The US, among others, has argued strenuously - both before forming a global coalition to fight terrorism and now, while maintaining a military presence in Afghanistan but resisting a major role in what it derisorily calls nation-building - that it is possible to distinguish between establishing security and building political stability, and between physical rehabilitation and the process of democratic reconstruction. But rebuilding the Afghan state must mean reviving political life in the Afghan nation. If it does not, Afghanistan's recovery will be compromised and regional stability will be hard to assure.

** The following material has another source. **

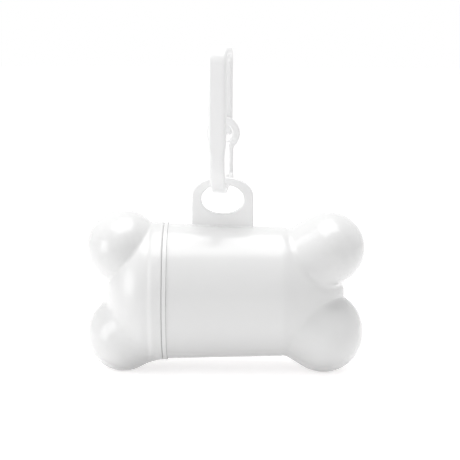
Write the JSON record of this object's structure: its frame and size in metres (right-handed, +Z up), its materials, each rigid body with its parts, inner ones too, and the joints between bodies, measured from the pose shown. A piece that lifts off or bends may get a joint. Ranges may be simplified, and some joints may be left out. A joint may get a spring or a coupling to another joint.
{
  "type": "dog poop bag dispenser",
  "caption": "Bone-shaped hollow bag dispenser with a screw cap, a side slot for the bags, an eyelet tab on top and a gated hook clip through the eyelet.",
  "frame": {"origin": "centre of the bounding box, on the surface that the dispenser stands on", "axes": "+X along the bone from the screw cap to the fixed end, +Y towards the dispensing slot, +Z up towards the clip"},
  "size_m": [0.0844, 0.042, 0.0983],
  "materials": {
    "shell_plastic": "glossy moulded white plastic",
    "clip_plastic": "satin-gloss moulded white plastic",
    "cardboard": "matt wound cardboard",
    "bag_film": "thin pale plastic film, satin"
  },
  "bodies": {
    "body": {"tube": "shell_plastic", "fixed_end": "shell_plastic", "bag_tail": "bag_film"},
    "ring": {"neck_ring": "shell_plastic"},
    "cap": {"cap_shell": "shell_plastic", "cap_sleeve": "shell_plastic"},
    "roll": {"roll_core": "cardboard", "bag_roll": "bag_film"},
    "clip": {"clip_frame": "clip_plastic"},
    "gate": {"clip_gate": "clip_plastic", "gate_pin": "clip_plastic"}
  },
  "joints": [
    {"name": "cap_turn", "type": "hinge", "parent": "body", "child": "ring", "pos_m": [-0.018, 0, 0.0241], "axis": [-1, 0, 0], "range_deg": [0, 360]},
    {"name": "cap_travel", "type": "slide", "parent": "ring", "child": "cap", "axis": [-1, 0, 0], "range_m": [0, 0.01201]},
    {"name": "roll_spin", "type": "hinge", "parent": "body", "child": "roll", "pos_m": [-0.00165, 0, 0.02165], "axis": [1, 0, 0], "continuous": true},
    {"name": "clip_swing", "type": "hinge", "parent": "body", "child": "clip", "pos_m": [-0.00185, 0, 0.0524], "axis": [0.0872, 0.9962, 0], "range_deg": [-90, 90]},
    {"name": "gate_open", "type": "hinge", "parent": "clip", "child": "gate", "pos_m": [-0.00124, 0.00698, 0.05765], "axis": [0.9962, -0.0872, 0], "range_deg": [0, 35], "stiffness_Nm_per_rad": 0.02, "springref_deg": -5.73}
  ],
  "couplings": [
    {"joint": "cap_travel", "follows": "cap_turn", "m_per_rad": 0.0019099}
  ]
}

In 1989, the last time war in Afghanistan might have ended in something resembling peace, the US and its allies tried to manipulate local loyalties to decide who would rule after the communist government fell. They failed, and the corrupt, ineffective governance that followed prevented Afghan citizens from rebuilding or running their country. Their actions also led, in part, to the rise of the Taliban, whose puritanism - proclaimed if not always practised - found support among those who felt abandoned by those aid providers who used commanders as middlemen in the provision of humanitarian assistance. The gravity of this error cannot be underestimated. Although saving lives is always paramount in times of crisis, the essence of a complex political emergency is the intricate nexus between politics and economics: if the process of providing assistance does not take account of the political consequences of aid, recovery will not occur.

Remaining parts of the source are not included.